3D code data
○ ○ ○

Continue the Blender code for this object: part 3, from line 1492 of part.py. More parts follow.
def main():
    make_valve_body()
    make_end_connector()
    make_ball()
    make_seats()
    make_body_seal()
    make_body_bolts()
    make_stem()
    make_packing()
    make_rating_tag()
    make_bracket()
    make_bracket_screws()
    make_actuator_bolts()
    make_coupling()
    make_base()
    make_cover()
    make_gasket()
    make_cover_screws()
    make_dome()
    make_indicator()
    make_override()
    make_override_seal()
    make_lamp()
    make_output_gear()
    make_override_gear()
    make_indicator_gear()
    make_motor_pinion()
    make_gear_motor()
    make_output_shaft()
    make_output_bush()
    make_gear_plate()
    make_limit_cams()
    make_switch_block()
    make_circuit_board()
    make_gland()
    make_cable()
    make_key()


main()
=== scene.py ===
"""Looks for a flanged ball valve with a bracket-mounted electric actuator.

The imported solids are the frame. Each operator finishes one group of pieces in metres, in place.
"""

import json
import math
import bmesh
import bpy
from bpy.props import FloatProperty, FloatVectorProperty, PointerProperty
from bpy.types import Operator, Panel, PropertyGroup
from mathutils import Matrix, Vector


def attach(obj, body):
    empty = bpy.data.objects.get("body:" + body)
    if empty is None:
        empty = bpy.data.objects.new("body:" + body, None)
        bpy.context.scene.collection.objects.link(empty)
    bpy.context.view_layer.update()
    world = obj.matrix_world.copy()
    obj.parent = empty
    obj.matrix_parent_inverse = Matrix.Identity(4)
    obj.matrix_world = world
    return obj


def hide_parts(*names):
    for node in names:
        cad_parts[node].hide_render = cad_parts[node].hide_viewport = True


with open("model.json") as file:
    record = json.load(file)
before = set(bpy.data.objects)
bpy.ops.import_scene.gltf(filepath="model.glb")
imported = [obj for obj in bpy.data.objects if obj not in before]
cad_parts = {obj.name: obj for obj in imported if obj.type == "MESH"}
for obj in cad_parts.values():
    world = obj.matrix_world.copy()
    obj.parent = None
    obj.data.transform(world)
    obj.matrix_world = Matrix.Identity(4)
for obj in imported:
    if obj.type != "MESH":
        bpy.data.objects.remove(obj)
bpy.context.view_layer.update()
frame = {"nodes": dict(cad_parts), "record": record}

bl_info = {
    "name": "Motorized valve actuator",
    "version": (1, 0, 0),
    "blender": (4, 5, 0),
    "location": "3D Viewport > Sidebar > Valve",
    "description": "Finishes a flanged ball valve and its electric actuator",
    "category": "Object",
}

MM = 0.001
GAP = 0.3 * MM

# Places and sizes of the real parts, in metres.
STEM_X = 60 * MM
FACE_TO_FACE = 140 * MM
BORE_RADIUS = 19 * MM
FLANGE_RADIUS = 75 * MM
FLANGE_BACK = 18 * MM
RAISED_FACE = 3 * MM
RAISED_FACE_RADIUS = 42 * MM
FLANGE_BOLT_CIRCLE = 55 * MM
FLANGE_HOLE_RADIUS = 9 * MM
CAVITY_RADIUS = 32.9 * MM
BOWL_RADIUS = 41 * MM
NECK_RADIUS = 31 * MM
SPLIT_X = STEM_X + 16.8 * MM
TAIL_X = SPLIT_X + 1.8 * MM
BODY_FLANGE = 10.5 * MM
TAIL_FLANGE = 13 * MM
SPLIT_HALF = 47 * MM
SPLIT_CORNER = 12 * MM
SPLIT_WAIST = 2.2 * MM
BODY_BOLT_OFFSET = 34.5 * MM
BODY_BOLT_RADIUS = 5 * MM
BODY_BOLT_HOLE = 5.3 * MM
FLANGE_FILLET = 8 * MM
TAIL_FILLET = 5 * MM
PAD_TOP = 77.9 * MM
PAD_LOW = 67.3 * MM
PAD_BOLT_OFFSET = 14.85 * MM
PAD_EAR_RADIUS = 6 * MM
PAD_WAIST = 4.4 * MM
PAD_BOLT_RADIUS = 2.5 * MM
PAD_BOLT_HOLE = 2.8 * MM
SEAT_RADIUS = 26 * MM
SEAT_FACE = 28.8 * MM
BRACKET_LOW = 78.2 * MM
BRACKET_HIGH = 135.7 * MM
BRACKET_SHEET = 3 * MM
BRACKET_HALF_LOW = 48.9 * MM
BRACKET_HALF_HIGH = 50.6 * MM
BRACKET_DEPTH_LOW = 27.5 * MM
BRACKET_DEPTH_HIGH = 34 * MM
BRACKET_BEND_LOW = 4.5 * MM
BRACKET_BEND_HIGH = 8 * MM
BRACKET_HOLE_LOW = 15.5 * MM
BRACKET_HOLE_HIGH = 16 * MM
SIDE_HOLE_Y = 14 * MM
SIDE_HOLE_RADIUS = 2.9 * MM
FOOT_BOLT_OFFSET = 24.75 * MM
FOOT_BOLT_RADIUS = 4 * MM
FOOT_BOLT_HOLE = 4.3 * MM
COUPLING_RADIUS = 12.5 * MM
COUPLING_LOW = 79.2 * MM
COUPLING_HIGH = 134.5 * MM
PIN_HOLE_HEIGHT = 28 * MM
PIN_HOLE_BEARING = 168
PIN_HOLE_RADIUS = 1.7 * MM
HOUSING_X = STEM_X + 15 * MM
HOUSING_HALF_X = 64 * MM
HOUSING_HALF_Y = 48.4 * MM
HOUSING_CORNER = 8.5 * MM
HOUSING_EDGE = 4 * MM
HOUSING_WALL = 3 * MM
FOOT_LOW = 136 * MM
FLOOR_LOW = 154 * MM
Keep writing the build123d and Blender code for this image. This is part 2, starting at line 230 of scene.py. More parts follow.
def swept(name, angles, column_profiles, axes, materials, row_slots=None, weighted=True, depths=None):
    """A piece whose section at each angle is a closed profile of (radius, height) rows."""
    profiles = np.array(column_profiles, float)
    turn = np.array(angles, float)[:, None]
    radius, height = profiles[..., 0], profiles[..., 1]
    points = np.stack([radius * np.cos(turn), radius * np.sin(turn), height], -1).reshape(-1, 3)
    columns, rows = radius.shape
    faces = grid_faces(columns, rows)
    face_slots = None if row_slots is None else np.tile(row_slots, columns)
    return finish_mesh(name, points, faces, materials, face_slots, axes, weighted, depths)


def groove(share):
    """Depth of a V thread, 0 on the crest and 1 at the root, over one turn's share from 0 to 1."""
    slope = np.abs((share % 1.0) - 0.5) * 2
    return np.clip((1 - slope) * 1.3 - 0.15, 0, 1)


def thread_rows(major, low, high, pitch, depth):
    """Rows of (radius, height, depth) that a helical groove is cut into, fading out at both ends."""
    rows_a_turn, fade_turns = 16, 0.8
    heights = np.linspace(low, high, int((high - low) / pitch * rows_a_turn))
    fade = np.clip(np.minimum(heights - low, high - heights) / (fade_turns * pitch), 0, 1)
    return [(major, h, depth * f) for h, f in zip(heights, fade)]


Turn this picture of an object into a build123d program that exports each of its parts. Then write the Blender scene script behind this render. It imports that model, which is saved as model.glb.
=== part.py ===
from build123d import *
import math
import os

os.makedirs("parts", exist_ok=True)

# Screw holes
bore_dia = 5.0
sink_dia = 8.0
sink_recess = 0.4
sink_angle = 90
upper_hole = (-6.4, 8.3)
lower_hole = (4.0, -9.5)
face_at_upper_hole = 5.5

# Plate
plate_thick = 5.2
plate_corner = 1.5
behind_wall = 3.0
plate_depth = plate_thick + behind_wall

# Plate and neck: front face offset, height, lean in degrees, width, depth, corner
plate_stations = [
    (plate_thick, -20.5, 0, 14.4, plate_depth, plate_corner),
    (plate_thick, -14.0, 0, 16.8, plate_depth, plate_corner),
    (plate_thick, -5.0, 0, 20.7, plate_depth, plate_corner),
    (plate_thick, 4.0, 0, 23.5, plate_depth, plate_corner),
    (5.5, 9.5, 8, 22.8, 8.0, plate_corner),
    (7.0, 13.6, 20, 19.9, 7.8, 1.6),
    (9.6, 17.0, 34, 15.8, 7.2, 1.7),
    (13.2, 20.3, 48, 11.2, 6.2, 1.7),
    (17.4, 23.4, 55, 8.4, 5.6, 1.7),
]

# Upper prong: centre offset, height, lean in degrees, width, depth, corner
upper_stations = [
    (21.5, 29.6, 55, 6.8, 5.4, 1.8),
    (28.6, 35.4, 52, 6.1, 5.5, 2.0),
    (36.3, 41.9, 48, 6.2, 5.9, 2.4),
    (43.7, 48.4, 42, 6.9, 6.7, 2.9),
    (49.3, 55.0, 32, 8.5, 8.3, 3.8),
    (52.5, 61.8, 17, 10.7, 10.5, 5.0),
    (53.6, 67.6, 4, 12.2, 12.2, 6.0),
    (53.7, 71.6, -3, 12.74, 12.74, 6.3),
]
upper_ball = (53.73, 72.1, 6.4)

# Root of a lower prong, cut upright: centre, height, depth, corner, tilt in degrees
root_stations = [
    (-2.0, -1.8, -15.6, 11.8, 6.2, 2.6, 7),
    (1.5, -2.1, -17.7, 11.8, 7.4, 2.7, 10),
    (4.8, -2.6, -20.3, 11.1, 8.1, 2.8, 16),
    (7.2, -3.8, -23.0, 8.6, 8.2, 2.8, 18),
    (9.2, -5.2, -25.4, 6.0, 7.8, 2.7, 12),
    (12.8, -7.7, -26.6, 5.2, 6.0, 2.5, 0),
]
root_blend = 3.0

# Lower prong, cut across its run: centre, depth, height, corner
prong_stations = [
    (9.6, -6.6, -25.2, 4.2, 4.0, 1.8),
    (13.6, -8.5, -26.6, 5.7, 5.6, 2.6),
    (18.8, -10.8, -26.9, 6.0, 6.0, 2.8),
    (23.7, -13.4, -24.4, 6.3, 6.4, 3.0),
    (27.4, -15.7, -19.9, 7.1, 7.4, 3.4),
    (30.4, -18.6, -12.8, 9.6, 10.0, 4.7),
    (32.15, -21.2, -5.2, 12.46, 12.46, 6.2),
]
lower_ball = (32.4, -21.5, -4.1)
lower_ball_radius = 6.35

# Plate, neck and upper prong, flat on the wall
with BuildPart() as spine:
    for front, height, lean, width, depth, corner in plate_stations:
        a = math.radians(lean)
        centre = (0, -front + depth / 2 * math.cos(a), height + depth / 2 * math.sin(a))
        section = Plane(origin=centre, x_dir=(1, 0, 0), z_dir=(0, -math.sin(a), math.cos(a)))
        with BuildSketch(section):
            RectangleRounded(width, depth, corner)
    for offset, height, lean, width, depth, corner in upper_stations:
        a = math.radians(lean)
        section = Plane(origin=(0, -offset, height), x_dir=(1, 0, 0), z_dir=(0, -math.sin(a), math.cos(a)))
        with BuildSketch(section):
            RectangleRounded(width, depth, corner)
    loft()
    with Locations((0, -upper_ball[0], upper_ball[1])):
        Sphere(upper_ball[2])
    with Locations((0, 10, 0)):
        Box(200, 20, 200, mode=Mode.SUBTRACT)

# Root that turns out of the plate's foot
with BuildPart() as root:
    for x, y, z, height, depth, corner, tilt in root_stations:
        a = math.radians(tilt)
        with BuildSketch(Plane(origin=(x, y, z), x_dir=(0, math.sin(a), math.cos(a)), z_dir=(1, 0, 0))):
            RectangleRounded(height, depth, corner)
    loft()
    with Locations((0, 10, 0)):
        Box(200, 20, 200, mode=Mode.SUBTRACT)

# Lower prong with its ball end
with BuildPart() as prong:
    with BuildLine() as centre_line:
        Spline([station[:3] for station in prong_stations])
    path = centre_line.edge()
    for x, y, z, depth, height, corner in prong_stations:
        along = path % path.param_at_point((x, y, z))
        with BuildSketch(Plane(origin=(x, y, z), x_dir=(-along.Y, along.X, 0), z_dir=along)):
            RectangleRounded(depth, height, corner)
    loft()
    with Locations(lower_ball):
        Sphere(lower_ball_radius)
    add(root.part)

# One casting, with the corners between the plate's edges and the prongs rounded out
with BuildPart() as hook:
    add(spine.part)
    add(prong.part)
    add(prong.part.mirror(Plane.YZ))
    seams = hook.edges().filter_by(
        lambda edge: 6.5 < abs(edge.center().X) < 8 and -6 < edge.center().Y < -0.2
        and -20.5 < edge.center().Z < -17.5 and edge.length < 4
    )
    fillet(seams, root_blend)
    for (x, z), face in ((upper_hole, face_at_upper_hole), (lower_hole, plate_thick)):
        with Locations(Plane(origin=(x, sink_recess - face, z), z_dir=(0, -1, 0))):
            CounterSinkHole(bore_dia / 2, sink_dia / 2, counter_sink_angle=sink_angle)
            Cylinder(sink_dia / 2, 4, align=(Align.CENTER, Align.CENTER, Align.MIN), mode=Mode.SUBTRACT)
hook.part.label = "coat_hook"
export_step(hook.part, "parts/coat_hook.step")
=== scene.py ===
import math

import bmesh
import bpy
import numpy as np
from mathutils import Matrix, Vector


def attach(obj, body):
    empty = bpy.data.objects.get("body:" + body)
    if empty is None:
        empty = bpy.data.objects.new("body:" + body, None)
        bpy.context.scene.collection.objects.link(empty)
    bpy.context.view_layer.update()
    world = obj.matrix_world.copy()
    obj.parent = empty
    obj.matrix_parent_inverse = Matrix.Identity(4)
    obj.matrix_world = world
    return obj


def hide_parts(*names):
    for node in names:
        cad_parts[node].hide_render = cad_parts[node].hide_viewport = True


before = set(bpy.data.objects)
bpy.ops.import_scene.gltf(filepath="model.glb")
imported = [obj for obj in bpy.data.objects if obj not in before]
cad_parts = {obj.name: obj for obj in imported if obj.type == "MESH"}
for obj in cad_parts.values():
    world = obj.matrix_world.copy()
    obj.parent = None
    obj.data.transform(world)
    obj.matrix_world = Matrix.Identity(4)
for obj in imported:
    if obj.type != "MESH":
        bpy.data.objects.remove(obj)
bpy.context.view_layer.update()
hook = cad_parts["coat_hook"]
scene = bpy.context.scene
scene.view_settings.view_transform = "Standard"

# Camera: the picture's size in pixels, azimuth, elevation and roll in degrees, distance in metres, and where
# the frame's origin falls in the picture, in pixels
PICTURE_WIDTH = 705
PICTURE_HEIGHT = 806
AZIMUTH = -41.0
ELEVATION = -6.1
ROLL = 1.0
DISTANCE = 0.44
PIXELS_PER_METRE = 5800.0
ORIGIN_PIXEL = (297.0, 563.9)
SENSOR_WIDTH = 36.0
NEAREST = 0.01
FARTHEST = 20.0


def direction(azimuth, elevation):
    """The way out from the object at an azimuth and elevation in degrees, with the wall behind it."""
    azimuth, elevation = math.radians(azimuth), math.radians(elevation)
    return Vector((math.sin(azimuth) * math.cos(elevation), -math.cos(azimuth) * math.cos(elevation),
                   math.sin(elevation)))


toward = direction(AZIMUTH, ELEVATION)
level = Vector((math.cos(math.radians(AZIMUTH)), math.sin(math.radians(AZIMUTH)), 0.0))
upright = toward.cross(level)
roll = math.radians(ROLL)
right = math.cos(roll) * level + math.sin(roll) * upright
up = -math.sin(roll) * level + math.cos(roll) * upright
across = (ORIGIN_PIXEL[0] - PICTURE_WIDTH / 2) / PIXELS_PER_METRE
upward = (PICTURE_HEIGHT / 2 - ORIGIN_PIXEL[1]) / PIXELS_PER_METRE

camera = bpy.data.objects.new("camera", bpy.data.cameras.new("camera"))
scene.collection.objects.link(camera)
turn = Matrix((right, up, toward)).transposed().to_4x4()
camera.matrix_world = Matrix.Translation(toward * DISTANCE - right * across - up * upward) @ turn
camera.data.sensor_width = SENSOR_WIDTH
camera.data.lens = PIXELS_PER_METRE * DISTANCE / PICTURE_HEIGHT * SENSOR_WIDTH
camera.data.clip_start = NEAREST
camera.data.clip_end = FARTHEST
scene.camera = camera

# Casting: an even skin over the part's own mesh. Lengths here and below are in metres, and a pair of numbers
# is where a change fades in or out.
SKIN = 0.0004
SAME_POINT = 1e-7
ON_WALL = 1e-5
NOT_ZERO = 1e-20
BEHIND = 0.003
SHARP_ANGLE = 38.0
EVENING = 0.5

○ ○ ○

Retype verbatim the lines that run from the line containing "Align.CENTER, Align.MIN), mode=Mode.SUBTRACT)" to the line containing "FARTHEST = 20.0", both inclusive, and no others.

            Cylinder(sink_dia / 2, 4, align=(Align.CENTER, Align.CENTER, Align.MIN), mode=Mode.SUBTRACT)
hook.part.label = "coat_hook"
export_step(hook.part, "parts/coat_hook.step")
=== scene.py ===
import math

import bmesh
import bpy
import numpy as np
from mathutils import Matrix, Vector


def attach(obj, body):
    empty = bpy.data.objects.get("body:" + body)
    if empty is None:
        empty = bpy.data.objects.new("body:" + body, None)
        bpy.context.scene.collection.objects.link(empty)
    bpy.context.view_layer.update()
    world = obj.matrix_world.copy()
    obj.parent = empty
    obj.matrix_parent_inverse = Matrix.Identity(4)
    obj.matrix_world = world
    return obj


def hide_parts(*names):
    for node in names:
        cad_parts[node].hide_render = cad_parts[node].hide_viewport = True


before = set(bpy.data.objects)
bpy.ops.import_scene.gltf(filepath="model.glb")
imported = [obj for obj in bpy.data.objects if obj not in before]
cad_parts = {obj.name: obj for obj in imported if obj.type == "MESH"}
for obj in cad_parts.values():
    world = obj.matrix_world.copy()
    obj.parent = None
    obj.data.transform(world)
    obj.matrix_world = Matrix.Identity(4)
for obj in imported:
    if obj.type != "MESH":
        bpy.data.objects.remove(obj)
bpy.context.view_layer.update()
hook = cad_parts["coat_hook"]
scene = bpy.context.scene
scene.view_settings.view_transform = "Standard"

# Camera: the picture's size in pixels, azimuth, elevation and roll in degrees, distance in metres, and where
# the frame's origin falls in the picture, in pixels
PICTURE_WIDTH = 705
PICTURE_HEIGHT = 806
AZIMUTH = -41.0
ELEVATION = -6.1
ROLL = 1.0
DISTANCE = 0.44
PIXELS_PER_METRE = 5800.0
ORIGIN_PIXEL = (297.0, 563.9)
SENSOR_WIDTH = 36.0
NEAREST = 0.01
FARTHEST = 20.0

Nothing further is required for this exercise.